Yeah. The vinegar is rich in hydrocarbons, which improve the fuel/air ratio during combustion whilst also keeping the engine smelling nice.
Porque no los dos?
Discord is targeting an IPO by end of year. I doubt the AI bubble bursts by then.
Anyone wanna bet against their valuation being based on AI training data value?
IDGAF about LLM bots scraping public forums, they are public and available to anyone. I do mind them scraping shadow libraries, and training on copywritten material, which they should not do
LLM bots are scraping so much that increases costs of maintaing forums and sometimes even ddosin them for example Codeberg.
Public and copyrighted are not mutually exclusive.
This discussion is a creative work and the copyright is collectively owned by the text contributors.
Please reach out to the authors individually for a license before using it to train your AI sex bot.
I hereby and in perpetuity grant an exclusive, non-geographically-limited license to my comments to F.I.S.T.O. and only F.I.S.T.O.
not the makers of F.I.S.T.O. lets be clear
(IANAL) Wouldn’t this count as fair use since the AI sex bot is only using snippets?
That’s currently being argued in the courts. There’s a lot that goes into it from right to distribution, to proving that although the AI bot can’t reproduce everything even though it normally doesn’t. [https://arstechnica.com/features/2025/06/study-metas-llama-3-1-can-recall-42-percent-of-the-first-harry-potter-book/](A very real example of reproducibility)
There’s also arguments about how they accessed large amounts of content. The law doesn’t just recognize whether you can access something or not, but what you access it for. There’s laws about accessing things with the sole purpose of using it to develop a commercial product. All of it is a tangled mess that there’s no current clear answer to (legally, morally I think there is but that’s very opinionated)
Oh my dude, that second ship sailed decades ago.
Time was there was really just one place (maybe two) where you could find an answer to a question. (Usenet mostly.)
Now there’s easily two dozen at least, from SO/SE, Quora, Yahoo Answers, all the way to Reddit subs…
The balkanization of information. It screwed the knowledge of the public, but it made a few people super rich. Whee
Yeah but those places were still publicly indexed, discord is private
If I’m going to share my information and knowledge publicly on an Internet site, I’d like everyone to have fair and open access to it, not at the whims of a multinational corp to gatekeep for me. So the fact that AI can access it too doesn’t discourage me.
You have information from me because I choose to share it, not because a site has demanded I give it up without a clear benefit to me in return.
I think there’s a lot of solid arguments against letting AI steal everything, but with the scraping there’s an even more immediate problem. They don’t rate limit or do it in an intelligent method. It becomes a full blown ddos that has take down entire sites and slowed many more to the point of near uselessness.

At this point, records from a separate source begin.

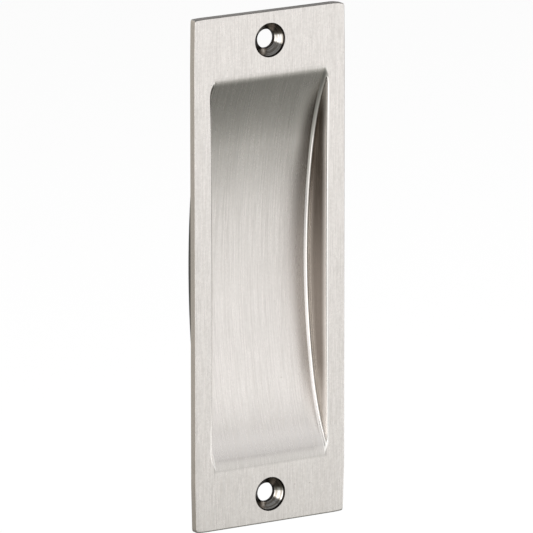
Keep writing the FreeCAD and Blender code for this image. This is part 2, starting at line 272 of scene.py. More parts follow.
def stepProfile(drop, edge, foot):
    # section of a step in a flat face: round its edge, down the wall, round its foot
    # as (distance in from the wall, depth); the wall vanishes where the drop is small
    if drop >= edge + foot:
        start, turn = -edge, math.pi / 2
    else:
        start = foot - math.sqrt(max((edge + foot) ** 2 - (edge + foot - drop) ** 2, 0.0))
        turn = math.atan2(foot - start, edge + foot - drop)
    points = []
    for i in range(detail["lipSpans"] + 1):
        a = turn * i / detail["lipSpans"]
        points.append((start + edge * math.sin(a), edge - edge * math.cos(a)))
    wallEnd = (foot - foot * math.sin(turn), drop - foot + foot * math.cos(turn))
    wallStart = points[-1]
    for i in range(1, detail["wallSpans"]):
        t = i / detail["wallSpans"]
        points.append(tuple(a + (b - a) * t for a, b in zip(wallStart, wallEnd)))
    for i in range(detail["roundSpans"] + 1):
        a = turn * (1 - i / detail["roundSpans"])
        points.append((foot - foot * math.sin(a), drop - foot + foot * math.cos(a)))
    return points


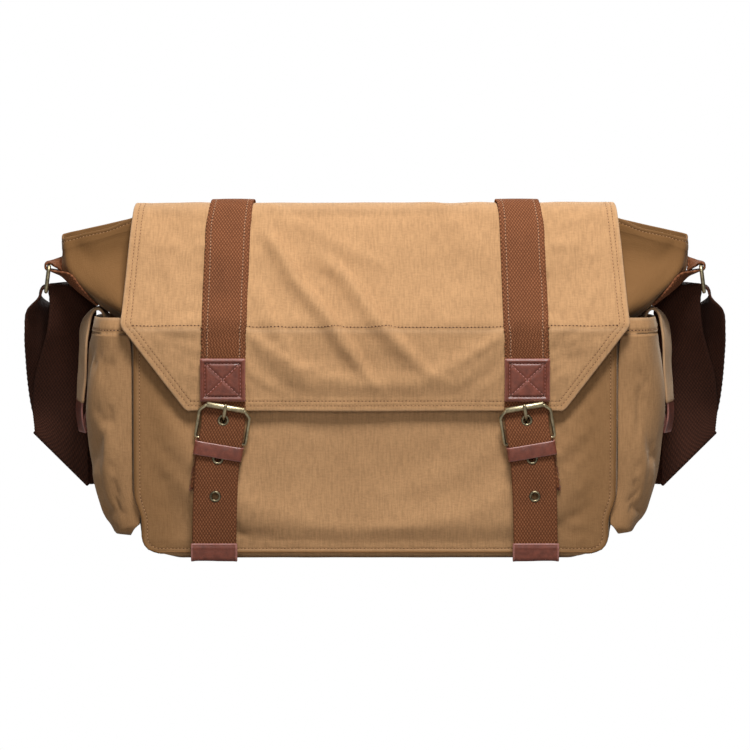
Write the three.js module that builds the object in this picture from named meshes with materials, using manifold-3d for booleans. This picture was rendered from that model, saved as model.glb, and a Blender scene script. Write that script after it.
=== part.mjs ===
// A canvas messenger bag: wedge-shaped body, front flap held by two buckled straps,
// a pocket on each end and a shoulder strap hung from two rings.
// Millimetres. +X is the bag's left-to-right, -Y its front, +Z up. It stands on Z = 0.
import * as THREE from 'three';
import { mergeVertices } from 'three/addons/utils/BufferGeometryUtils.js';
import Module from 'manifold-3d';

const wasm = await Module();
wasm.setup();

// ---- driving dimensions ----
const GAP = 0.3;                 // between pieces that touch
const STAND_BACK = 8.55;         // brings the middle of the bag's depth over the origin
const CANVAS = 2;                // one wall of doubled canvas
const WEBBING = 2;               // strap webbing
const LEATHER = 1.6;

const BODY_HALF_WIDTH = 217;
const BODY_TOP = 312;            // top edge of front and back panels
const BODY_LOW = 4;              // lowest seam, just above the bottom panel
const CORNER_RADIUS = 18;        // lower corners, seen from the front
const FOOT_HALF_DEPTH = 68;
const MOUTH_HALF_DEPTH = 14;
const BELLY = 3;                 // how far the lower walls bow out
const SHOULDER_LOW = 205;        // the walls start to close in here
const SHOULDER_HIGH = 285;       // and are closed from here up

const GUSSET_LOW_BULGE = 14;
const GUSSET_WING_BULGE = 72;
const WING_HIGH = 268;           // the gusset is fully folded out from here up
const WING_SAG = 17;             // the wing's tip lies this far below the panels' top

const FLAP_THICK = 3;
const STRAP_WIDTH = 38;          // webbing of the two front straps
const SHOULDER_WIDTH = 50;       // webbing of the shoulder strap
const SHOULDER_THICK = 2.4;

const BUCKLE_TILT = THREE.MathUtils.degToRad(9.9);
const BUCKLE_LEAN = THREE.MathUtils.degToRad(11.4);
const HEEL = new THREE.Vector3(-140.4, -77.05, 109.5);
const BUCKLE_HEIGHT = 32.1;      // heel bar to toe bar
const BUCKLE_HALF_WIDTH = 23;
const HEEL_BAR = 2;
const TOE_BAR = 1.4;
const ROLLER = 2.7;

const POCKET_TOP = 221;
const RING_BAR = new THREE.Vector3(-304, 0, 266);
const RING_LOW = new THREE.Vector3(-307, 0, 243);
const RING_HALF_WIDTH = 28;
const RING_SKEW = 0.127;         // the rings hang slightly turned, their backs further out
const WIRE = 1.8;

// ---- materials ----
function finish(color, roughness, metalness = 0) {
  return new THREE.MeshStandardMaterial({ color, roughness, metalness });
}
const canvas = () => finish(0xb98a5c, 0.95);
const canvasInside = () => finish(0xa67a50, 0.95);
const webbing = () => finish(0x7c4c33, 0.9);
const strapWebbing = () => finish(0x5e3826, 0.9);
const leather = () => finish(0x76463c, 0.5);
const brass = () => finish(0x8a7650, 0.4, 1);
const board = () => finish(0x5a5148, 0.8);

// ---- helpers ----
const bag = new THREE.Group();

function add(name, geometry, material) {
  const mesh = new THREE.Mesh(geometry, material);
  mesh.name = name;
  bag.add(mesh);
}

function indexed(positions, triangles) {
  const geometry = new THREE.BufferGeometry();
  geometry.setAttribute('position', new THREE.Float32BufferAttribute(positions, 3));
  geometry.setIndex(triangles);
  return geometry;
}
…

They’re in a very literal sense crashing large chunks of the Internet and causing havoc which costs very real money to fix, either by upping server resources or installing AI scraping mitigation resources so that every still has access to the free information you mention.
That is definitely a problem that needs to be dealt with, since AI scrapers hogging bandwidth or making sites inaccessible means it is hampering equal access to everyone. Ignoring conventions and not rate limiting itself are harmful to the open internet.
So yes, those kinds of AI scraping behaviours should be mitigated, but on the principle of AI ingesting my public data, I’m not against it, if it can access it reasonably and fairly like anyone else.
My problem with it is that in Ye Olde Times before 2022, if you needed some info on, I dunno, amethist cutting blades, you joined the crystal geode cutting forum and maybe became a contributing member of the group.
Now, you ask chatGPT, and contribute nothing.